Re: [PATCH 5/6] nfsd: Fix up nfsd to ensure that timeout errors don't result in ESTALE

"J. Bruce Fields" <bfields@xxxxxxxxxx> · Mon, 30 Nov 2020 21:30:47 -0500

On Tue, Dec 01, 2020 at 12:39:11AM +0000, Trond Myklebust wrote:
> On Mon, 2020-11-30 at 18:05 -0500, J. Bruce Fields wrote:
> > On Mon, Nov 30, 2020 at 04:24:54PM -0500, trondmy@xxxxxxxxxx wrote:
> > > From: Trond Myklebust <trond.myklebust@xxxxxxxxxxxxxxx>
> > > 
> > > If the underlying filesystem times out, then we want knfsd to
> > > return
> > > NFSERR_JUKEBOX/DELAY rather than NFSERR_STALE.
> > 
> > Out of curiosity, what was causing ETIMEDOUT in practice?
> > 
> 
> If you're only re-exporting NFS from a single server, then it is OK to
> use hard mounts. However if you are exporting from multiple servers, or
> you have local filesystems that are also being exported by the same
> knfsd server, then you usually want to use softerr mounts for NFS so
> that operations that take an inordinate amount of time due to temporary
> server outages get converted into JUKEBOX/DELAY errors.

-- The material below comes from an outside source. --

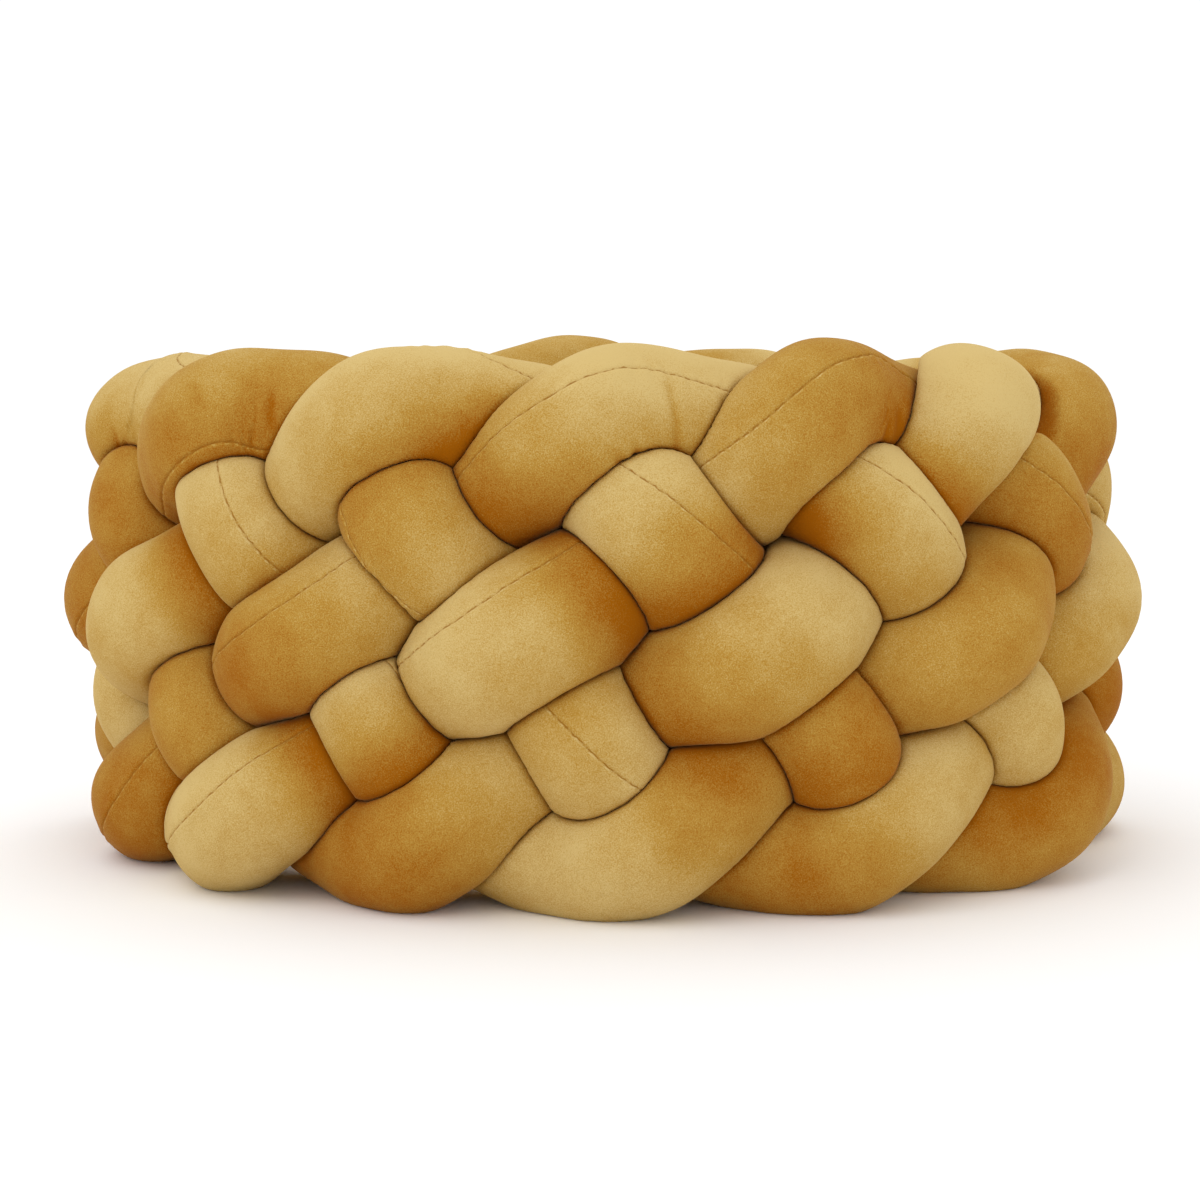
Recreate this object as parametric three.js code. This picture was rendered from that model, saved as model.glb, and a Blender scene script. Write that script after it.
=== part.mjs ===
// Crib bumper plaited from six stuffed velvet tubes.
// The plait is flat, over one and under one, and stands on its long edge, bent round into an oval ring.
// Millimetres, +Z up. The origin is on the floor, in the middle of the ring, whose flat side faces -Y.
import * as THREE from 'three';

const STRAND_COUNT = 6;

// Middle line of the plait seen from above: an oval, a little deeper at its right end and wider along its back.
const RING = { halfLength: 261, halfDepth: 182, deeperRight: 0.07, widerBack: 0.055, backTurn: 5 };

// The plait: how often a strand crosses each row, and where its rows lie.
const PLAIT = {
  pitches: 12,         // crossings in one row, once round the ring
  middleHeight: 157,   // height of the plait's middle above the floor
  lean: 0.27,          // how far a strand leans along the ring for each millimetre up
  start: 1.57,         // where the first strand's first crossing lies, in pitches from the front middle
};

const TUBE = {
  radius: 39,          // free radius of a stuffed tube
  edgeSoftness: 8,     // how sharply it flattens against its neighbours: higher is sharper
  bendLimit: 0.9,      // share of a bend's radius that its inner side may fill
  clearance: 1.7,      // from each tube to the plane halfway to its neighbour
};

// A strand's way through the plait, one row for each half pitch: over and under, up one way and down the other.
// up is above the plait's middle, out is towards the outside of the ring, along is added to the even advance.
const WAY = [
  { place: 'top row, outside', up: 101, out: 10, along: 0 },
  { place: 'top edge', up: 112, out: -5, along: -24 },
  { place: 'top row, inside', up: 100, out: -18, along: -2 },
  { place: 'second row, outside', up: 50, out: 11, along: 4 },
  { place: 'third row, inside', up: -2, out: -16, along: 1 },
  { place: 'fourth row, outside', up: -58, out: 13, along: 1 },
  { place: 'bottom row, inside', up: -104, out: -18, along: -9 },
  { place: 'bottom edge', up: -125, out: 1, along: 14 },
  { place: 'bottom row, outside', up: -101, out: 17, along: 0 },
  { place: 'fourth row, inside', up: -47, out: -16, along: 10 },
  { place: 'third row, outside', up: -7, out: 22, along: 10 },
  { place: 'second row, inside', up: 46, out: -16, along: 3 },
];

// How far each crossing in turn, from the front middle round, lies along the ring from an even spacing.
const SPREAD = [0, -2, 1, 14, 38, 30, 14, 4, 6, 5, 4, 2];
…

Otherwise, it
> is really simple to cause all the nfsd threads to hang on that one
> delinquent server.

Makes sense, thanks.

In theory the same thing could happen with block devices; longer term I
wonder if it'd make sense to limit how many threads are waiting on a
single backend.

(ACK to the patch, though, that'd be a project for another day.)

--b.